Students face tuition issues in economic crisis

By Shannon Keough
October 30, 2008

With the economic crisis in full swing, people are now struggling to pay for college tuition. Cabrini College’s students and their families are no exception to this struggle.

Between the incomparable losses in the stock market, growing difficulty of obtaining loans and companies laying off their employees, the economic crisis has taken no prisoners.

Katie Engell, sophomore communication major, explained that because of her family’s extreme loss in mutual funds, there is a possibility she will not be able to return to Cabrini next semester.

Engell’s great grandfather was one of the creators of the PMA stock. Over time, her family had invested a lot of money in the stock, which has ensured their economic stability. However, with the drop in the market, “money isn’t promised right now,” Engell said.

She was paying for her college tuition through stock and bond funds, but was recently notified that money had been taken from those funds.

The Dow Jones industrial average is down 40 percent from last year and many college-savings plans have been affected as a result.

Other students are suffering due to their parents getting laid off at work.

Since last year, Renee Roff, senior elementary and special education major, has taken out loans to pay for school. Although her parents had planned on paying her tuition all four years, her father will be laid off at the end of this month, which they foresaw long ago.
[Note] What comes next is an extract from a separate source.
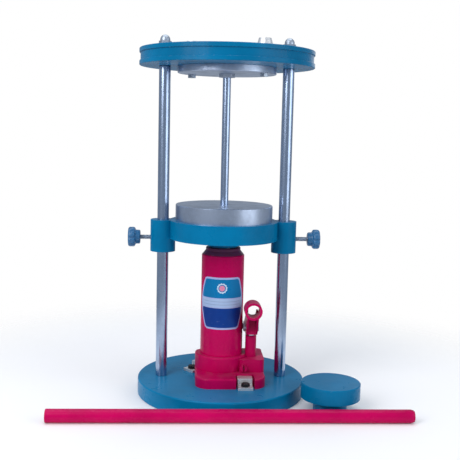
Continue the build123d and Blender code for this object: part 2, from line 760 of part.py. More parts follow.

Her brother also entered college

last year, making it unrealistic to pay for two college tuitions in their current economic situation.
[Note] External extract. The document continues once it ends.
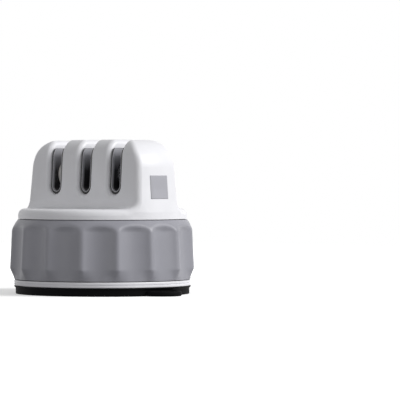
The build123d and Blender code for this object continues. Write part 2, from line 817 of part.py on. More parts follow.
def wheel(place, side):
    """One sharpening wheel: its cone faces the slot's centre plane, its hub faces outward."""
    inner = wheel_half_gap
    rim_inner = inner + wheel_cone_width
    bore = axle_radius + shaft_gap
    with BuildPart() as turned:
        with BuildSketch():
            with BuildLine():
                Polyline(
                    (inner, bore),
                    (inner, wheel_nose_radius),
                    (rim_inner, wheel_radius),
                    (wheel_width - wheel_chamfer, wheel_radius),
                    (wheel_width, wheel_radius - wheel_chamfer),
                    (wheel_width, wheel_hub_radius + wheel_hub_recess),
                    (wheel_width - wheel_hub_recess, wheel_hub_radius),
                    (wheel_width - wheel_hub_recess, bore),
                    close=True,
                )
            make_face()
        revolve(axis=Axis.X)
        if side < 0:
            mirror(about=Plane.YZ, mode=Mode.REPLACE)
    turned.part.locate(Location((place, 0, axle_height)))
    return turned


def axle(place):
    """The steel pin of a pair of wheels, seated at both ends between the cartridge halves."""
    with BuildPart() as pin:
        with BuildSketch(Plane.YZ.offset(place)):
            with Locations((0, axle_height)):
                Circle(axle_radius)
        extrude(amount=axle_half_length, both=True)
    return pin


for grit, place in (("ceramic", left_slot), ("diamond", right_slot)):
    save(wheel(place, -1), f"{grit}_wheel_left")
    save(wheel(place, 1), f"{grit}_wheel_right")
    save(axle(place), f"{grit}_axle")
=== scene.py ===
import json
from math import atan2, cos, pi, radians, sin, sqrt

import bmesh
import bpy
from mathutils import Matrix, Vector


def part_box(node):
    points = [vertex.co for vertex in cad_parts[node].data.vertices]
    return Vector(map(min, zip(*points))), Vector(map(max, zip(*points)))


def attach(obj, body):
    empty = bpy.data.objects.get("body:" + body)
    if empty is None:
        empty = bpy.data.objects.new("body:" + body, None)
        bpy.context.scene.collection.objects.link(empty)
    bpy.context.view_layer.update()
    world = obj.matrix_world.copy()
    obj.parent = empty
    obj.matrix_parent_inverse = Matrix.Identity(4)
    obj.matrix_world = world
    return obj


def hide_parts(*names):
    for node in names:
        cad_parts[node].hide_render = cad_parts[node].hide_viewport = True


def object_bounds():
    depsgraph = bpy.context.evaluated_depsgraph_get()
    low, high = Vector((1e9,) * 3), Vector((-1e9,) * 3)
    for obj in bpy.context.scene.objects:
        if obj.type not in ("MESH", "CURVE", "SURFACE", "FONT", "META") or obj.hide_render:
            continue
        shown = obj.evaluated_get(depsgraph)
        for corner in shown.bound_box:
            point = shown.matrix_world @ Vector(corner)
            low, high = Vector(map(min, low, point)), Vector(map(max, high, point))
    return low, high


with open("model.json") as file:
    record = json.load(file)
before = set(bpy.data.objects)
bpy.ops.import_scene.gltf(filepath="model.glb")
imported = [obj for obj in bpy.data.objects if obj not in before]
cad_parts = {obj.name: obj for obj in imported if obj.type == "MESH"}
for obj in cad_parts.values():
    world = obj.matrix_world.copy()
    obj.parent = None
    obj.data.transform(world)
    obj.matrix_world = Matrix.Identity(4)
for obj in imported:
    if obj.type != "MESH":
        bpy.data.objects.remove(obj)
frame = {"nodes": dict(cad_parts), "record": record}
cad_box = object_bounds()
nodes = frame["nodes"]
MM = 0.001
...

Gianna Shikitino, sophomore communication major, is in a similar situation because her single mother was just laid off from one of her jobs.

“I know that I’m being affected by it [the economic crisis],” she said. Shikitino works a lot and refuses to ask her mom for money because she understands how times are tough right now.

The National Association of Independent Colleges and Universities surveyed its 953 member institutions in September and found that “38 percent of respondents stated that some of their students were working more.”

In addition, many students are taking off time from school or becoming part-time students.

While worrying about her current economic predicament, Shikitino also worries about her future.

“I don’t know if I’m going to get a job after college. I’m so scared because I don’t know if I’ll be able to pay them [her loans] off because of the economy,” she said.

Loan companies are also hurting, creating problems for students as a result.

Over the summer, Kate Conahan,junior exercise science and health promotion major, was refused by the loan company she borrows from every year. Although she was able to find another loan company that would accept her, her mom had a lot of trouble finding a loan for her younger sister who was starting her first year of college.

“My parents were telling me to either start working or we’ll all [her and her two siblings] be commuting to West Chester [University],” Conahan said.

According to a Fidelity Investments news release, a survey they conducted shows that more parents are depending on student loans this year-9 percent more than last year. However, almost 32 percent of these parents don’t feel they will obtain their desired loan amount.

“It makes me think a lot about my economic future, which I never had to do until now,” Engell said.